* Start Rows *

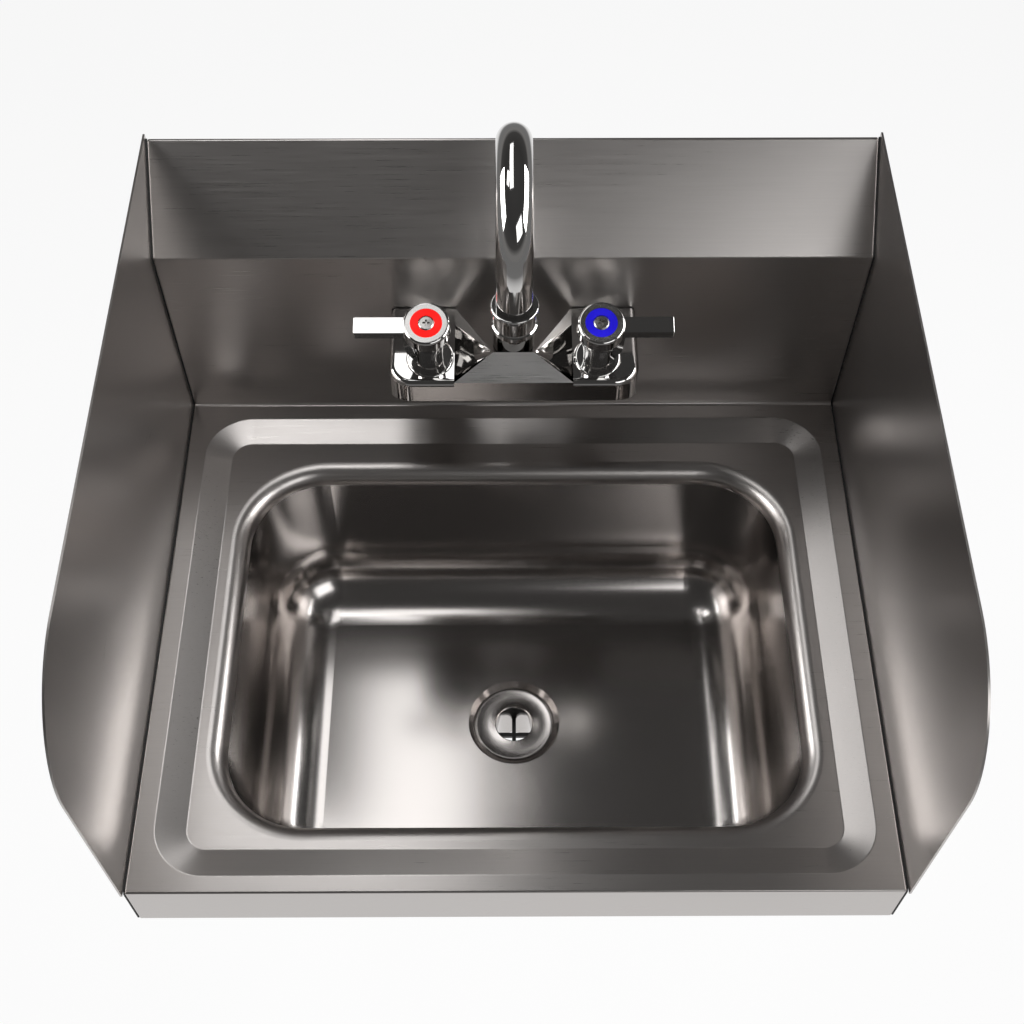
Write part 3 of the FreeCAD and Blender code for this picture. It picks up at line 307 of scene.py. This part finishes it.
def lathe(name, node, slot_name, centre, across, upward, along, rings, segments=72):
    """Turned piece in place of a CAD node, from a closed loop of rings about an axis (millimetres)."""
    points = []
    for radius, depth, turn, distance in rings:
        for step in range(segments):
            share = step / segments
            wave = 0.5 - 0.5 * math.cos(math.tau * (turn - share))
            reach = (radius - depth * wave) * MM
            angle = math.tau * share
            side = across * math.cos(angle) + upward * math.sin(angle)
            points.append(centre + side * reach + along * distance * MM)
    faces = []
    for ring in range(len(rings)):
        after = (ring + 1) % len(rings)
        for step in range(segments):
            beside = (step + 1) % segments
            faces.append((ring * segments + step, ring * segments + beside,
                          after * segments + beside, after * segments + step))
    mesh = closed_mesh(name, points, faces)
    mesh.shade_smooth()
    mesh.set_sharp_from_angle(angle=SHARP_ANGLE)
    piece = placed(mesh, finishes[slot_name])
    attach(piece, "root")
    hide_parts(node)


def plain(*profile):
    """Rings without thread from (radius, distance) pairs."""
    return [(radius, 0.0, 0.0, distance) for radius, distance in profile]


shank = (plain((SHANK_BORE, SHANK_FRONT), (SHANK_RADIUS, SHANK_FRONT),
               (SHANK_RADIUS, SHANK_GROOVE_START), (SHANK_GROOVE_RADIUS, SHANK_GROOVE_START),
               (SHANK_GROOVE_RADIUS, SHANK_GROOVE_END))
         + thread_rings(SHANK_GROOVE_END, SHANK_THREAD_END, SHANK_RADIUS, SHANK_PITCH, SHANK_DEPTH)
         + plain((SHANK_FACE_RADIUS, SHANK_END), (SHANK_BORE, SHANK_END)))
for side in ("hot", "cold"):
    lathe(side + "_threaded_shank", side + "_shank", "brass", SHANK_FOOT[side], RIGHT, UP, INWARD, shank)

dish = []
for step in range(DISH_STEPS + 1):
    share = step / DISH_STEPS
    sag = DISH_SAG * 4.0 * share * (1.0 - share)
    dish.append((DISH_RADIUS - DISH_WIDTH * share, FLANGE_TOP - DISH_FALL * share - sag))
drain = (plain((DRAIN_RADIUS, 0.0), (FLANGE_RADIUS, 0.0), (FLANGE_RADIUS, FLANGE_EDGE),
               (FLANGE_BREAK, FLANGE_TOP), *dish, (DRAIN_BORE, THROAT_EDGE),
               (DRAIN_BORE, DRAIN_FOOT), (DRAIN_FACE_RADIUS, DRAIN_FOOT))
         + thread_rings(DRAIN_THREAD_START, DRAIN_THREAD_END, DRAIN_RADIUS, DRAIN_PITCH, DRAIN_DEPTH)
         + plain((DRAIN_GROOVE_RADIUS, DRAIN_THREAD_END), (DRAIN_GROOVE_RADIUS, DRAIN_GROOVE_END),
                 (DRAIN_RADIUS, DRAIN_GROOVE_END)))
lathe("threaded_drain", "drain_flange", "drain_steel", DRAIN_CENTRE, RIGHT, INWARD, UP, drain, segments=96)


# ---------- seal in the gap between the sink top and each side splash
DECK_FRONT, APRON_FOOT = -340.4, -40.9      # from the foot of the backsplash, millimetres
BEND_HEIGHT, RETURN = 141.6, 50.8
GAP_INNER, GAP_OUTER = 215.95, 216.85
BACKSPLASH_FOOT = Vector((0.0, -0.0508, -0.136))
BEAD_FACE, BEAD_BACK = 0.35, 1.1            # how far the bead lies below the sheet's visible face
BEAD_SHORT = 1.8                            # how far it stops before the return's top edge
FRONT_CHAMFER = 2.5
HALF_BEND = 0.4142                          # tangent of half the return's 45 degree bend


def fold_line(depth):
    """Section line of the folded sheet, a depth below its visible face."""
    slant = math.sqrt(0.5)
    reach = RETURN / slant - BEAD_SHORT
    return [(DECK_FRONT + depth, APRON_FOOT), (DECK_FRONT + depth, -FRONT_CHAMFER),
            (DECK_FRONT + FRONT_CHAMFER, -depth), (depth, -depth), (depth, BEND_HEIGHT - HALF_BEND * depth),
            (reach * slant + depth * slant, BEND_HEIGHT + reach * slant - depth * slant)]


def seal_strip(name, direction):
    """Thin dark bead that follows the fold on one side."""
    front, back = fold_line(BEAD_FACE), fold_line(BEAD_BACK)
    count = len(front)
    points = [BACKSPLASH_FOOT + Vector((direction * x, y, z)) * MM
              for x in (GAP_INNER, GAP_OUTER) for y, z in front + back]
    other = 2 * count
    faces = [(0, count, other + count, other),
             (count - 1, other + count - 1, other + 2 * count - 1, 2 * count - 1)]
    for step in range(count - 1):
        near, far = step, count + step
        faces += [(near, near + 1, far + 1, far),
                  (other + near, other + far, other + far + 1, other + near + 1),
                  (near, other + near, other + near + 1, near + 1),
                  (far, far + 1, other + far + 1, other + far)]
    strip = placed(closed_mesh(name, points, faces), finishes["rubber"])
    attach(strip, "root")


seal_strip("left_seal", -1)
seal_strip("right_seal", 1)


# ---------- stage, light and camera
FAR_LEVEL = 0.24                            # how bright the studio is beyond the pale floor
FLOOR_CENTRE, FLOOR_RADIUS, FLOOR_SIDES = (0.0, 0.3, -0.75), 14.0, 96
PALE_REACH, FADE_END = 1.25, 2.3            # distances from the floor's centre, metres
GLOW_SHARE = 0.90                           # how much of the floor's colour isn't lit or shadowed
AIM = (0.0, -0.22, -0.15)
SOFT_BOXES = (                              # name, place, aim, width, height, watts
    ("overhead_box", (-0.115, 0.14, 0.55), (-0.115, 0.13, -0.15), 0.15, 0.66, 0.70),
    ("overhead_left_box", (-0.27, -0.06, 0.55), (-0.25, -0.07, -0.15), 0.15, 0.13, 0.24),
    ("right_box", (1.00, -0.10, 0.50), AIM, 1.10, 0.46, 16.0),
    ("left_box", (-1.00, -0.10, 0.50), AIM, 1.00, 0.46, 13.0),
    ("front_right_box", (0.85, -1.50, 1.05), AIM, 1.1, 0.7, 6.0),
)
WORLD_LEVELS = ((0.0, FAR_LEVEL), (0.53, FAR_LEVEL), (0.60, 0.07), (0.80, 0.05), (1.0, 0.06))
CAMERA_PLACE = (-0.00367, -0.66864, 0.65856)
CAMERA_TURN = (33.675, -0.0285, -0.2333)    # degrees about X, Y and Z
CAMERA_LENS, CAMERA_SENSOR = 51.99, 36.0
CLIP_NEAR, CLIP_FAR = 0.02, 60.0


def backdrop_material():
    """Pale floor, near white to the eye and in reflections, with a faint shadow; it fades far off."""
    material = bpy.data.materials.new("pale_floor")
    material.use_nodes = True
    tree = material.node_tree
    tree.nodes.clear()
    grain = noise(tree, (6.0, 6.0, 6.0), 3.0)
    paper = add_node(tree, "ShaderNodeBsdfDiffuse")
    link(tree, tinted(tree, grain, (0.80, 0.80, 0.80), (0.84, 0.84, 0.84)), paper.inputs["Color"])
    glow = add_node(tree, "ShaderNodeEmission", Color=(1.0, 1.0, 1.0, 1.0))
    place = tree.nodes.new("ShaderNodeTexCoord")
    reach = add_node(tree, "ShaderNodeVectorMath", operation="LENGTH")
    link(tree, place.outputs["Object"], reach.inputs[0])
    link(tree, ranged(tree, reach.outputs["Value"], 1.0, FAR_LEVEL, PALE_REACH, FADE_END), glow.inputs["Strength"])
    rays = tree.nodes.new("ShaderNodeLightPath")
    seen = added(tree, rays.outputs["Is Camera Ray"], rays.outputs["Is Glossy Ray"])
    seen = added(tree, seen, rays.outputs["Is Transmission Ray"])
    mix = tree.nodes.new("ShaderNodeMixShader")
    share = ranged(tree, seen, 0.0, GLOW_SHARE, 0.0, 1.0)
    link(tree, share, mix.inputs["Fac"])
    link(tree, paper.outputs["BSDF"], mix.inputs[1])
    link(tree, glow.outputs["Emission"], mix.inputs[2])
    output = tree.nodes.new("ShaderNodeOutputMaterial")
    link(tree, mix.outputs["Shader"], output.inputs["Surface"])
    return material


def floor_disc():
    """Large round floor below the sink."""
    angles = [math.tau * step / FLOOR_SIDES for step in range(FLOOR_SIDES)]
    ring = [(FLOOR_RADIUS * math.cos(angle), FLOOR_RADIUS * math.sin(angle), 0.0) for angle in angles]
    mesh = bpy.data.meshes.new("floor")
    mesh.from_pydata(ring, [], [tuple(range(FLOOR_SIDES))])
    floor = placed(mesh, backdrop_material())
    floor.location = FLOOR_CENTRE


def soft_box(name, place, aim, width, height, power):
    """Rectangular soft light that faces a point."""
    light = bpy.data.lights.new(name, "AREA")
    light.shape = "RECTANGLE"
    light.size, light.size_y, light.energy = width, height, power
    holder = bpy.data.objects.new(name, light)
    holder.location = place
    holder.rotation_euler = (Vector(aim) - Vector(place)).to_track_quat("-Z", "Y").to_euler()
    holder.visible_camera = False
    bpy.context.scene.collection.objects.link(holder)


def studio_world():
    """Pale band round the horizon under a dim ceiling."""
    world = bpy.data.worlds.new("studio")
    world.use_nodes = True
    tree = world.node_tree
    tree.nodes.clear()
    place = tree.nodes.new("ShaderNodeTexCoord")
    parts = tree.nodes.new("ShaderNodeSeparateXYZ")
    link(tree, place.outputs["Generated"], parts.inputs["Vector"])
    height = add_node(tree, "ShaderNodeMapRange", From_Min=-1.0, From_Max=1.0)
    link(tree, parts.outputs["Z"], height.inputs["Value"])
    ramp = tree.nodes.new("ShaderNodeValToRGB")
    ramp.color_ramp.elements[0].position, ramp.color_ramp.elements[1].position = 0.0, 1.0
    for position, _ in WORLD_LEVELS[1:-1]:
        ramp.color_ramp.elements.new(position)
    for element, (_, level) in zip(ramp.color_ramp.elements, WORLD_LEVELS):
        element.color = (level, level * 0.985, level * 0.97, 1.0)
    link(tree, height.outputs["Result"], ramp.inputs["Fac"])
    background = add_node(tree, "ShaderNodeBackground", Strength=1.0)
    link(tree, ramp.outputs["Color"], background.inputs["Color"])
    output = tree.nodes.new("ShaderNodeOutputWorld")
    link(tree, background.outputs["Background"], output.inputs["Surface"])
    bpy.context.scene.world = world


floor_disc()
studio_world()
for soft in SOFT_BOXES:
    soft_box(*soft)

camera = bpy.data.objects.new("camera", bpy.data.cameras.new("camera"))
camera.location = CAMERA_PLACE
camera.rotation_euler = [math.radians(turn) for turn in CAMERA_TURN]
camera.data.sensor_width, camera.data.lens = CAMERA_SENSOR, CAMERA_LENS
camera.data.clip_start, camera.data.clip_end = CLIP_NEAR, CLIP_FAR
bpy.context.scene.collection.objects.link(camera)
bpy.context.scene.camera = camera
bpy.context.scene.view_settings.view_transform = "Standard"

* End Rows *
* Start Rows *

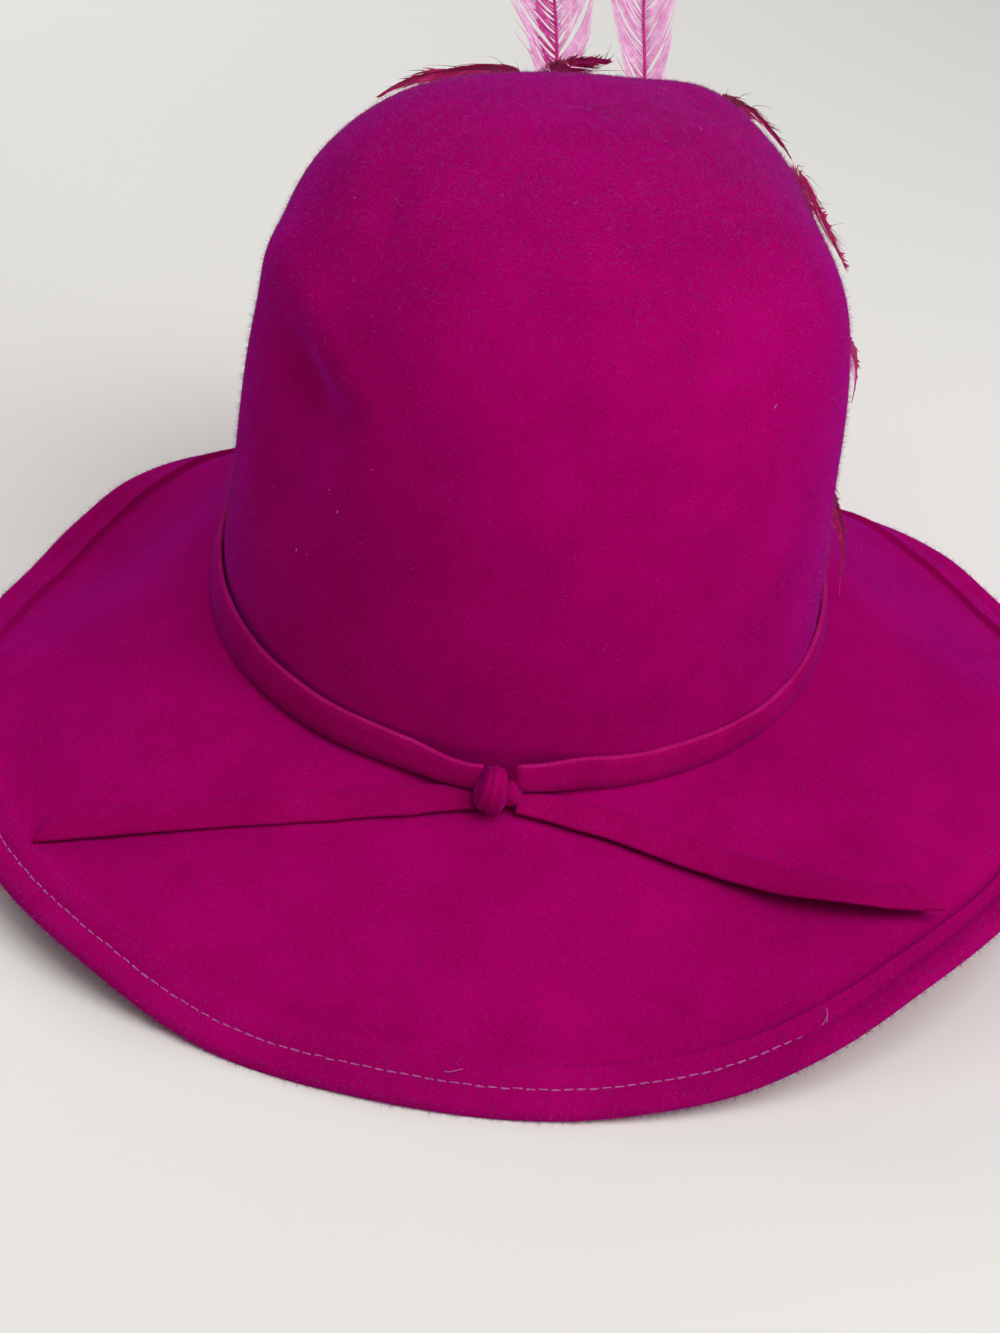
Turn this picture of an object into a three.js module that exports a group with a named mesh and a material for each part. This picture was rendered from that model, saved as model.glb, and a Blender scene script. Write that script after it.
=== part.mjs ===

* End Rows *
* Start Rows *

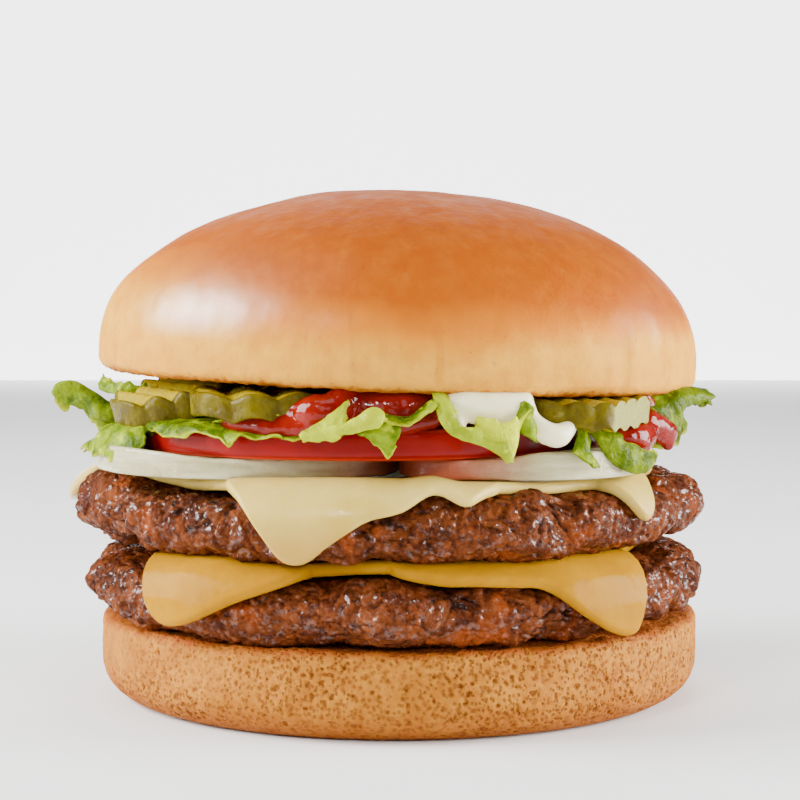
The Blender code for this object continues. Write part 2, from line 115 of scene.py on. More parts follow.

* End Rows *

Your goal — Copy all lines from the data that hold the word "finishes".

Output for this task —
Write part 3 of the FreeCAD and Blender code for this picture. It picks up at line 307 of scene.py. This part finishes it.
    piece = placed(mesh, finishes[slot_name])
    strip = placed(closed_mesh(name, points, faces), finishes["rubber"])